On the one hand, inequality trends are very obvious, notably in terms of the enormous concentration of wealth, globally, at the top end of the income distribution. There seems to be little doubt that this trend of concentration has accelerated since the 1980s, as for example Rolph van der Hoeven describes in his contribution to this issue of The Broker online.

At the same time, and during this same period, global economic power is shifting to previously very poor parts of the globe: notably East Asia, but also South Asia, and more recently, but also more tentatively and partly driven by emerging economies’ economic growth, Africa. These shifts have brought new inter-dependencies, created new inequalities, and reinforced old ones.

It is not evident that summarising these trends into one measure would be particularly helpful. For instance, as most descriptions of economic growth, poverty, and inequality show, trends look different if China is included or excluded from the analysis (see for example World Development Report 2006). Or, while Gini trends within China unmistakably show increasing inequalities, these same development may well be responsible for decreasing global inequalities (or tempering rising trends) – even if this would imply a shift in the global wealth accounting from, say, an American middle class to initially much poorer migrants from rural China.
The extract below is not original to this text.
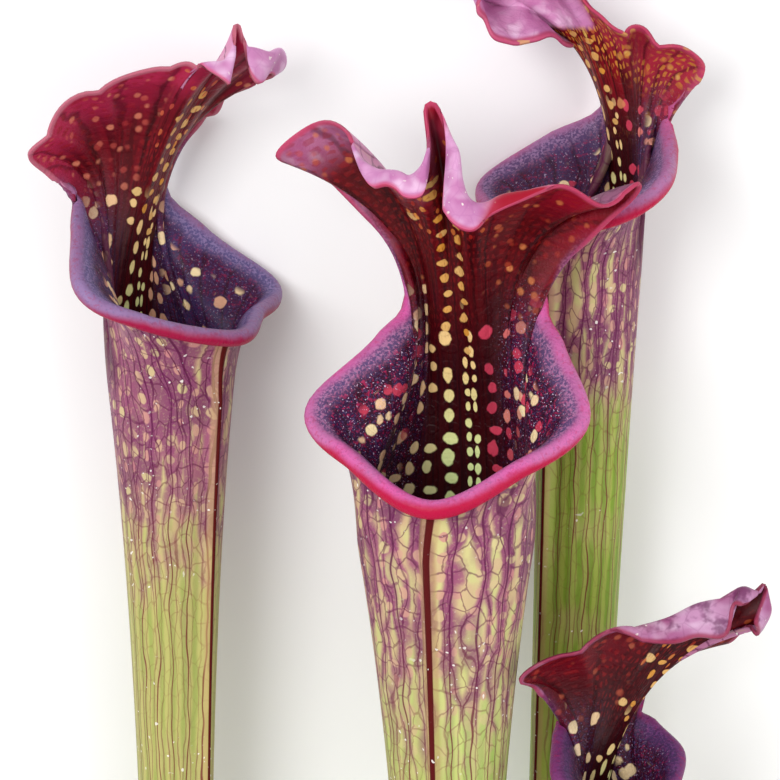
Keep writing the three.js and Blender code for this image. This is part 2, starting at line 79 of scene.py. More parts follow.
WALL = 0.9
BASE_Y = 6.3
STRAIGHT_Y = 14.0
BASE_HALF = 3.4
SWELL = 60.0
BEND_SHARE = 0.62
DEPTH_SHARE = 0.95
KEEL = 1.6
KEEL_WIDTH = 0.75
THROAT = 10.0
SPIKE_WIDTH = 0.012
SPIKE_RISE = 14
RUFFLE_REACH = 0.37
RUFFLE_FADE = 0.06
WAIST_REACH = 0.46
WAIST_FADE = 0.1
WAIST_HEIGHT = 1.15
HOLLOW_SHARE = 0.34

STATIONS = [0, 0.03, 0.065, 0.1, 0.145, 0.19, 0.235, 0.28, 0.34, 0.375, 0.41, 0.5, 0.62, 0.8, 1]
RISE = [62, 61.5, 61, 60, 59, 58, 56, 54, 46, 41, 36, 28, 22, 14, 10]
HOOD_REACH = [1.7, 1.65, 1.6, 1.6, 1.75, 1.9, 2, 2.1, 1.9]
FAN_SHARE = [0, 0.15, 0.35, 0.55, 0.8, 1, 1, 1, 1]
RIM_ARRIVAL = [(25, 1, 28), (12, 0, 30), (20, 2, 18), (20, 1, 4), (8, 6, 4), (0, 9, 3)]
ROLL_RADIUS = [0.5, 0.5, 0.5, 0.5, 0.5, 0.5, 0.5, 0.5, 0.6, 0.7, 0.75, 0.8, 0.85, 0.9, 0.95]
ROLL_TURN = [30, 30, 30, 30, 30, 30, 30, 30, 50, 80, 110, 150, 180, 190, 190]
FOLD_CREST = 1.4
FOLD_HEM = 0.9
FOLD_FROM = 1.2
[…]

To look at one dominant cause behind these trends may be similarly unhelpful. Globalisation no doubt brought huge benefits to poor Chinese workers, much more so than to manual workers in the older industrial centres in Europe and North America. The way gains were achieved in China, with associated ills, was not a simple story of expansion of capitalism. The provision of basic social services under Mao’s China, and the relatively equal socio-economic structures that were forged, arguably, were key ingredients of China’s success post 1978. This in turn led to rapidly rising inequalities and a collapse of the publicly provided services, which now again is being addressed.

To some, including a recent BBC series, the recent financial crisis has regenerated an interest in the work of Karl Marx. For me, it is crucial to understand the consensus that emerged after the 1930s crisis in North America, and after WWII in Europe. This included a very significant redistribution of both wealth and opportunities, through expanding universal health and education, pensions, and other forms of social security – what we came to know as the welfare state. These forms of redistribution were often the result of severe social struggle, and resulted in institutions that encapsulated a degree of solidarity. That consensus avoided the collapse of capitalism that Marx had predicted.

The resurgence of interest in the work of Marx symbolizes the fact that these post-war institutions have been crumbling, and continue to be under stress, including pension systems and wage negotiations. Despite the movements ‘Occupy Wall Street’ and  ‘We are the 99%’ (described by Peter Vlam in his contribution to the Broker) there seems to be little indication of a newly emerging social compact. Or is there?

Simultaneously, many emerging economies, phased with high and/or increasing inequalities, are putting new policies and institutions in place that can and do impact inequalities at national levels: cash transfers in Latin America, employment guarantee in India, health insurance in China. These new policies are part of political projects that remind us of the early 20th century in the old OECD, with all its political differences, including electoral motivations, fears of social unrest, Keynesian efforts to promote domestic consumption, and perhaps even productivity. These efforts deserve international praise and support, but aid may not be the best carrier for that.

The 2015 MDG agenda has been successful, in its own terms, mainly because it provided the aid industry with clear sense of directions, around aid allocations and effectiveness, based on a simply North-South dichotomy. It seems inequality cannot have the same rallying power as ‘$1 per day’ has had (and still has an important role to play in many places). For me, the question is not whether inequality should be ‘brought on the agenda’, but who would bring it on which agenda. These are primarily social movements, which argue for a fairer share of nations’ and companies’ wealth, not for the kind of transfers the aid industry has specialised in.